Y aquí viene la gran incoherencia: Que después de tantos años de democracia, de discursos antidictatoriales y de reformas de cuanta ley haya quedado de la dictadura por tratarse de "leyes viciadas" que no surgieron de un congreso elegido por el voto popular, nadie haya modificado ese decreto de la dictadura que, de movida, le regala tres diputados a cada provincia sin tener en cuenta que los mismos no representan a las provincias. Para eso está la otra cámara.

El Congreso posee la facultad de modificar el piso de representación, pero no lo hace por una sencilla razón: es a la alza. O sea, el artículo 45 de la Constitución Nacional vigente afirma que solo se puede aumentar el piso, nunca disminuir. Se ve que alguien previó que podíamos terminar como Brasil, que cuenta con 513 diputados (aunque, así y todo, tienen un piso más alto que el nuestro, ya que eligen uno por cada 221 mil habitantes). Y como nadie atenta contra su propia especie, ya sabemos que no podemos esperar de este Congreso una ley que modifique el derecho divino a cobrar por el laburo patético que realizan.

De yapa, va una aclaración sobre el sistema electoral. En 1902, Julio Argentino Roca cursaba su segundo mandato presidencial padeciendo las protestas anarquistas, las huelgas obreras, y los quilombos que le armaban los radicales. A través del superministro Joaquín V. González (su cartera incluía Interior, Justicia, Gobierno y Relaciones Exteriores), el gobierno impulsa una reforma electoral que implementa la circunscripción uninominal, que no es otra cosa que una vacante por distrito. O sea: chau listas sábanas. Para ello, se dividía el país en tantos distritos hicieran falta respetando el piso de representatividad. No fue un invento argento: era el sistema que los norteamericanos usaban. La ley 4.161 existió, pero duró poco: ni bien asumió Manuel Quintana la presidencia, se volvió al sistema anterior que aún nos rige: lista.  En Estados Unidos, al día de la fecha, siguen usando el mismo sistema que 1790.

Los beneficios del sistema uninominal se puede resumir en un sólo ítem: si el diputado representa al pueblo, qué mejor representación que tener un diputado directo que tenga que rendir cuentas a la circunscripción que lo sentó en una banca.
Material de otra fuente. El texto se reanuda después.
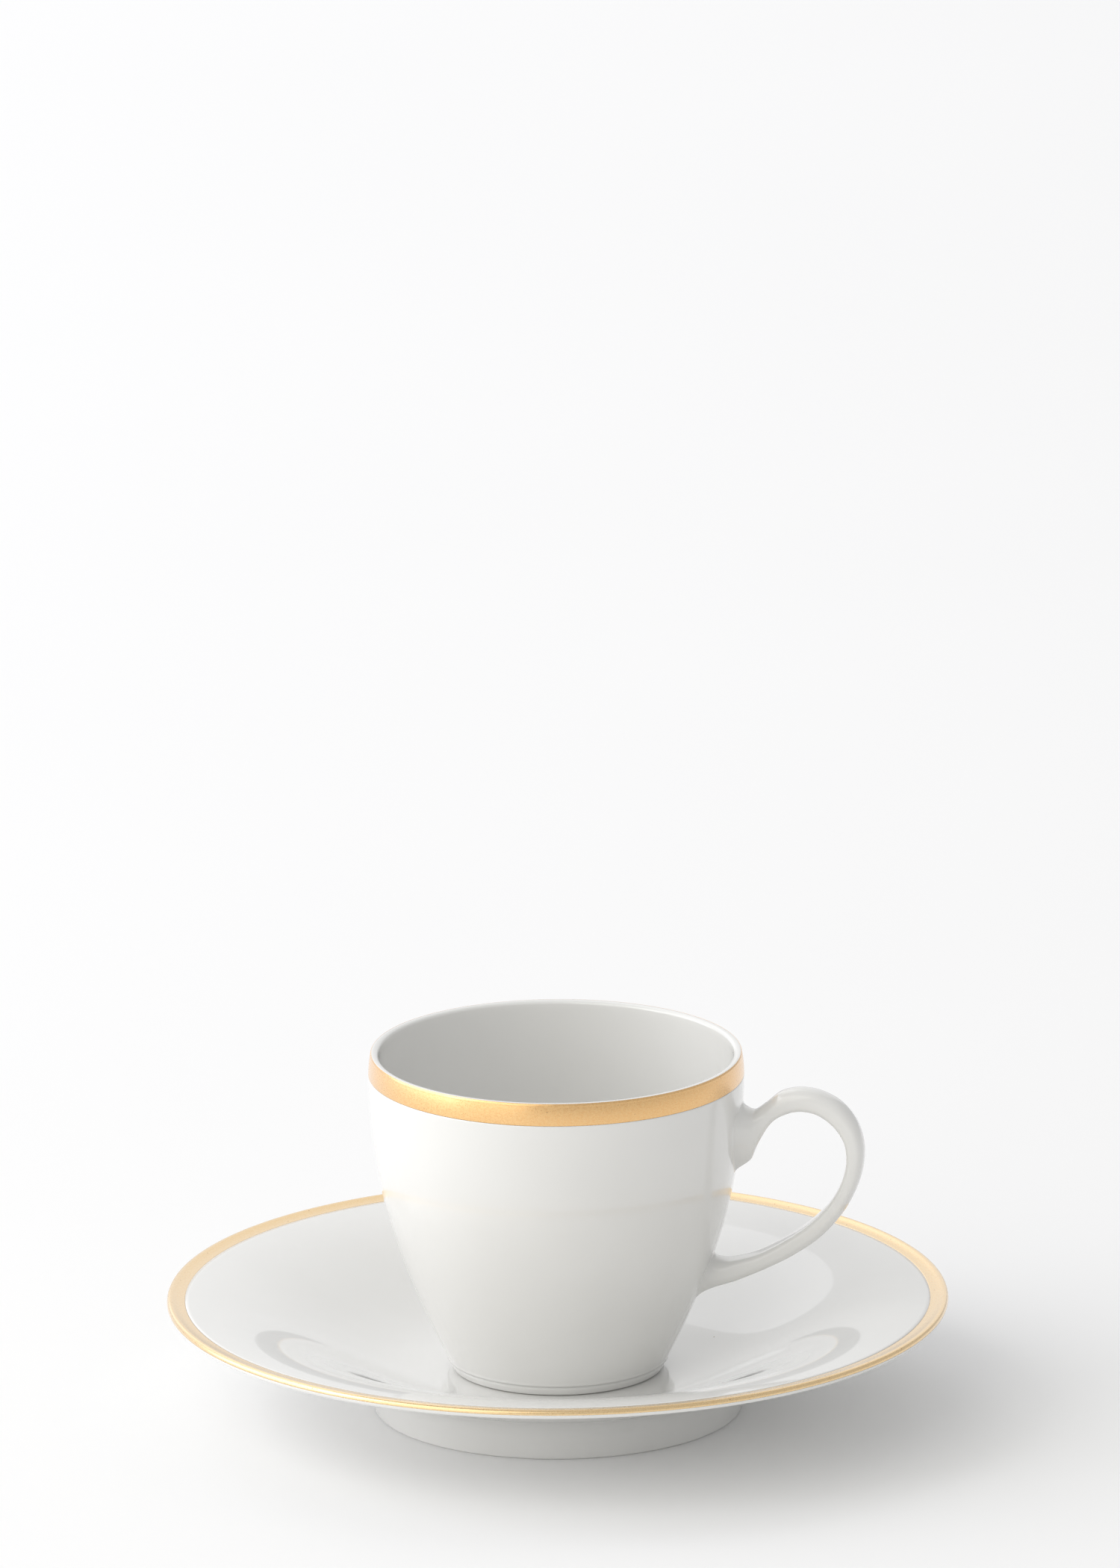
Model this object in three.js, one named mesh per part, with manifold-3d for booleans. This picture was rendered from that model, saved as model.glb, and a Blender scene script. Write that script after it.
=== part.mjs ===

La mejor de todas: si se produce una vacante por renuncia, muerte, u otra cosa, no aparece un suplente que nadie conoce, sino que se debe volver a votar en el distrito que eligió al ahora ausente.

El piso que tenemos en Argentina por diputado no es el más bajo de América, pero es un problema serio que ya abarca varias vertientes: un número democrático impuesto por una dictadura, un sistema de elección legislativa ideado por una clase política que tuvo por principal característica negativa la implementación del clientelismo y el fraude, una representación que no representa (¿Alguno sabe quién es el quinto diputado de la lista que votó en las últimas elecciones? ¿Y en la anterior?), y un costo presupuestario que un país en el que el 35% de la mano de obra ocupada es empleada estatal, sin contar planes sociales ni jubilaciones. Y cuando hablo de cuánto nos cuesta cada diputado, no hablo sólo del salario, sino de los seis asesores con los que cuenta de mínima, salvo que participe de varias comisiones parlamentarias para lo cual se les asigna más asesores, más la ridiculez de los gastos de representación que heredamos de tiempos en los que un diputado jujeño podía demorar una semana en llegar a la Capital.

No soy partidario de proponer ideas desde un teclado de escritorio, pero no estaría mal buscar la forma de redireccionar el presupuesto legislativo. Pero para eso, deberíamos replantearnos, primero, qué clase de representación democrática queremos en el Poder Legislativo. Y eso es mucho pedir en un país en el que son minoría los que conocen la diferencia de responsabilidades de un presidente, un gobernador, un intendente, un diputado y un senador.